2. Most major brands compliant with Chrysler MS-6395.
a) FCA use Pennzoil full-synthetic as factory fill. You don' need to be panic about break-in or changing it super early or anything, 5k-8k interval should do it.
b) Pennzoil/Mobil1/Castrol run rebate all year long, $22.68/5qt on Amazon/Wamart, then with $10 rebate, that's $12.68/jug. Plus $4 K&N filter on Amazon.
c) Dealer asks $100+ full-syn oil change in California.
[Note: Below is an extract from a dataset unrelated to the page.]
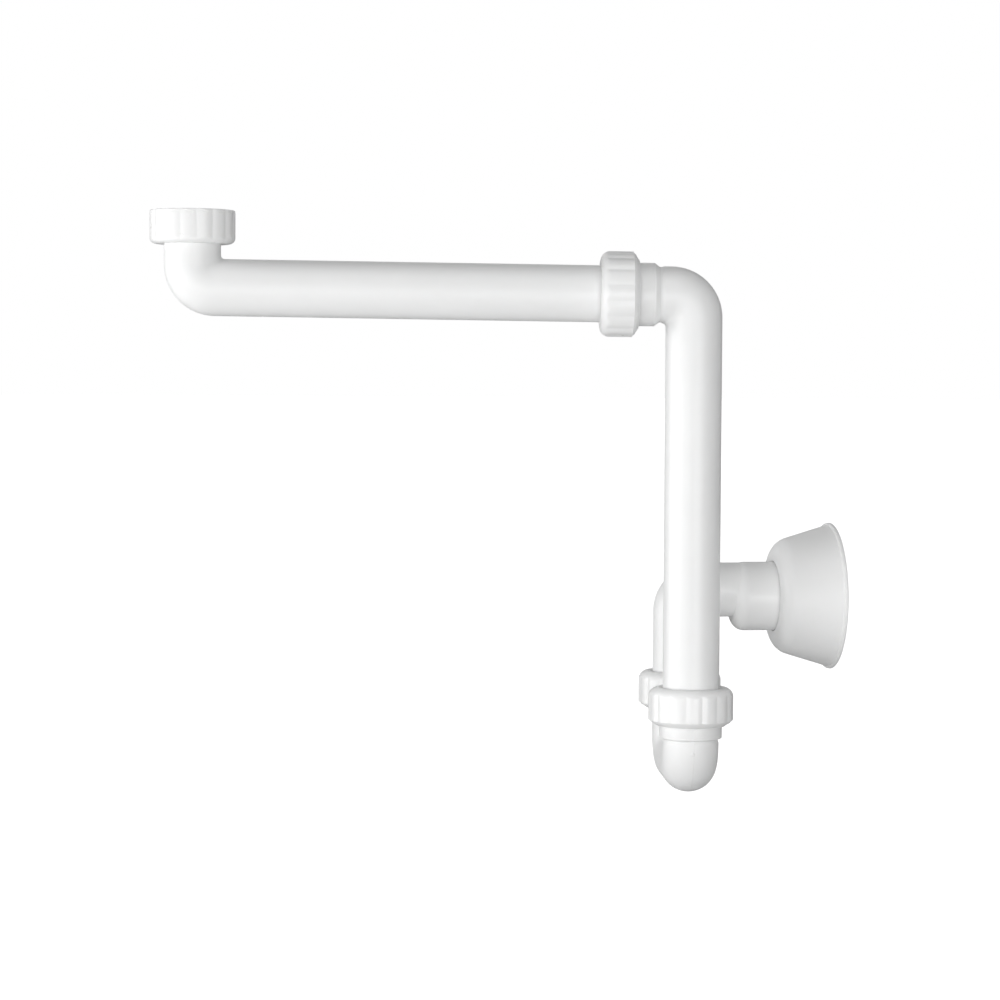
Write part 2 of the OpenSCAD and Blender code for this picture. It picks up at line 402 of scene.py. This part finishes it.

As I mentioned above, go buy oil+filter yourself and DIY or find a mechanic shop to change it for you.
I use Wix XP (for Synthetic Oil) filters that I get off RockAuto...
But yes, the important point is, you can do this job with high quality oil and filters for less than $30.
Personally, I go off the oil changer reminder warning on the dash, using Synthetic Oil is more than enough overkill IMO for the oil.
3. Don't over tight your oil filter cap,
a) it will fail sooner or later, common issue on these 3.6L Pentastar houding.
b) Check for oil filter housing after 40K mile and get it fixed if you are still under warranty.
Lube the O-rings of the cap with oil, they'll probably still be wet but make sure they are wet with oil before re-installing the cap. That will allow the cap to screw on/off easier, not get stuck by the next oil change and allow it to seat and seal better.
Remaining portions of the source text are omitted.